California DFPI Could Not Establish that Fintech in Bank Partnership Is True Lender

On May 19, the Superior Court of California, County of Los Angeles, issued a Statement of Decision granting Opportunity Financial, LLC's motion for summary judgment in a case in which OppFi challenged the Commissioner of the California Department of Financial Protection and Innovation's ability to apply the true lender doctrine in connection with enforcement of the California Financing Law's interest rate restrictions. The court concluded that the commissioner could not establish that OppFi is the true lender of the "OppLoans" consumer installment loans at issue.

The action arises from the commissioner's threatened enforcement of the Fair Access to Credit Act (Assembly Bill 539) against OppFi. A.B. 539, which became effective on January 1, 2020, amended the CFL to cap interest rates at 36% per year for covered loans between $2,500 and $10,000 made by finance lenders. OppFi is a fintech operating a bank partnership program with FinWise Bank, an FDIC-insured Utah state-chartered bank. FinWise originates consumer installment loans ("OppLoans") to California borrowers at rates that exceed California's 36% yearly interest rate cap.

The court decided the case solely based on OppFi's argument that the commissioner failed to raise a triable issue of material fact that FinWise is "merely a dummy" lender and expressly declined to reach the other two grounds (i.e., CFL statutory exemption and OppFi not a "finance lender"). Applying Janisse v. Winston Investment Company and Forte v. Nolfi, the court found that usury must exist at inception of the loan, and a contract valid at inception cannot become usurious through subsequent events. OppFi's evidence showing that FinWise funds loans with its own money, independently underwrites, retains title and 2-5% of receivables, bears 100% credit risk at origination, controls marketing, and oversees legal compliance was sufficient to demonstrate that FinWise is not a sham lender. The commissioner's three proffered fact disputes (receivables structure, loan title, and underwriting) each failed. With respect to receivables and title, the court found that California law does not restrict loan assignments and the California Constitution exempts successors in interest. With respect to underwriting, the commissioner's evidence showing that OppFi owns the credit model intellectual property and that 82% of decisions are automated did not contradict undisputed evidence that FinWise approves the credit criteria, independently underwrites each loan, and can reject applications, thereby distinguishing FinWise's role from the Janisse dummy lender, which had no involvement in underwriting whatsoever and no financial stake in the loans.

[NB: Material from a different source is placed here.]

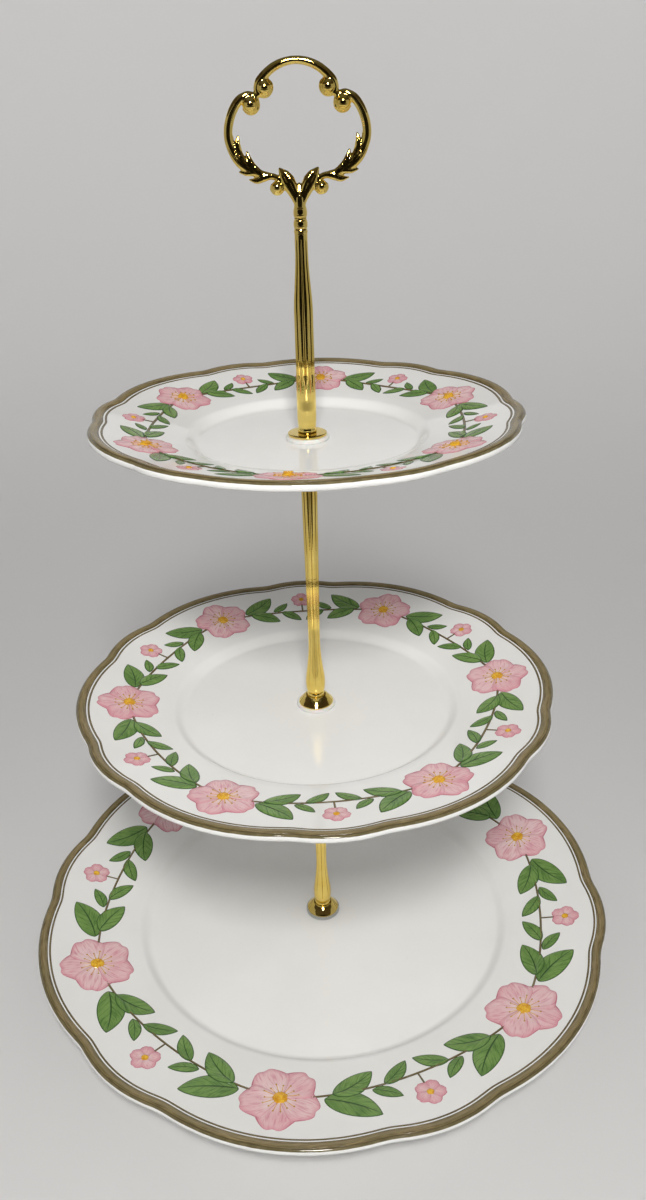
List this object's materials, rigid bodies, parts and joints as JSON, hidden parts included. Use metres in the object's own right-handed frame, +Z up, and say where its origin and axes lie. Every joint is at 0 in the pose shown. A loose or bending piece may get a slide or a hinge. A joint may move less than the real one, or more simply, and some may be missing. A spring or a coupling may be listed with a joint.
{
  "type": "tiered cake stand",
  "caption": "Tiered cake stand: scalloped floral porcelain plates of falling size, clamped on a slim gilt column of screw-together rods and topped by a pierced ring handle.",
  "frame": {"origin": "centre of the bottom plate's foot ring, on the table, on the column's axis", "axes": "+Z up along the column towards the handle, X along the width of the handle's ring, -Y towards the front"},
  "size_m": [0.2652, 0.2678, 0.3742],
  "materials": {
    "porcelain": "glossy white glaze, painted blossoms and leaves",
    "gold_plate": "polished gold plate",
    "screw_steel": "zinc plated",
    "white_plastic": "satin",
    "clear_plastic": "translucent, glossy"
  },
  "bodies": {
    "bottom_dish": {"bottom_plate": "porcelain", "bottom_pad_washer": "clear_plastic", "base_screw": "screw_steel", "bottom_under_washer": "clear_plastic"},
    "bottom_cup": {"bottom_cup_washer": "gold_plate"},
    "lower_column": {"lower_rod": "gold_plate", "lower_stud": "screw_steel", "middle_support_washer": "gold_plate", "middle_under_washer": "white_plastic", "middle_plate": "porcelain", "middle_pad_washer": "white_plastic"},
    "middle_cup": {"middle_cup_washer": "gold_plate"},
    "middle_column": {"middle_rod": "gold_plate", "upper_stud": "screw_steel", "top_support_washer": "gold_plate", "top_under_washer": "white_plastic", "top_plate": "porcelain", "top_pad_washer": "white_plastic"},
    "top_flange": {"top_flange_washer": "gold_plate"},
    "handle": {"handle_stem": "gold_plate", "handle_ring": "gold_plate"}
  },
  "joints": [
    {"name": "lower_rod_turn", "type": "hinge", "parent": "bottom_dish", "child": "bottom_cup", "pos_m": [0, 0, 0.0129], "axis": [0, 0, 1], "range_deg": [0, 3330]},
    {"name": "lower_rod_rise", "type": "slide", "parent": "bottom_cup", "child": "lower_column", "axis": [0, 0, 1], "range_m": [0, 0.0065]},
    {"name": "middle_rod_turn", "type": "hinge", "parent": "lower_column", "child": "middle_cup", "pos_m": [0, 0, 0.1326], "axis": [0, 0, 1], "range_deg": [0, 3330]},
    {"name": "middle_rod_rise", "type": "slide", "parent": "middle_cup", "child": "middle_column", "axis": [0, 0, 1], "range_m": [0, 0.0065]},
    {"name": "handle_turn", "type": "hinge", "parent": "middle_column", "child": "top_flange", "pos_m": [0, 0, 0.2494], "axis": [0, 0, 1], "range_deg": [0, 3330]},
    {"name": "handle_rise", "type": "slide", "parent": "top_flange", "child": "handle", "axis": [0, 0, 1], "range_m": [0, 0.0065]}
  ],
  "couplings": [
    {"joint": "lower_rod_rise", "follows": "lower_rod_turn", "m_per_rad": 0.00011141},
    {"joint": "middle_rod_rise", "follows": "middle_rod_turn", "m_per_rad": 0.00011141},
    {"joint": "handle_rise", "follows": "handle_turn", "m_per_rad": 0.00011141}
  ]
}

Amicus Brief(ly): Kudos to OppFi for seeing this important case through litigation to this point. The decision is a clear industry win on the true lender question under California law. The court explicitly refused to adopt the DFPI's substance-over-form test as a basis for liability, finding that the commissioner produced no triable evidence that the OppFi-FinWise arrangement was a sham at inception. And it's not, by the way - federal and state laws impose requirements, limitations, and potential liability on the creditor at inception, all of which require material attention from that creditor (i.e., the bank in a bank partnership lending program) even if the creditor plans to sell all or part of the longer-term financial yield of that transaction to someone else. Congress has the option to act if it finds that bank partnership lending arrangements are too risky for banks, but it is clear from the guidance they have issued that bank regulators do not feel that way. For now, a bank partner lending relationship that allows a state or national bank and its non-bank partner to lean into their relative strengths, and that complies with federal and state law as written, should pass tests like the one presented in this important case.


1 For the unfamiliar, an “Amicus Brief” is a legal brief submitted by an amicus curiae (friend of the court) in a case where the person or organization (the “friend”) submitting the brief is not a party to the case, but is allowed by the court to file the brief to share information or expertise that bears on the issues in the case.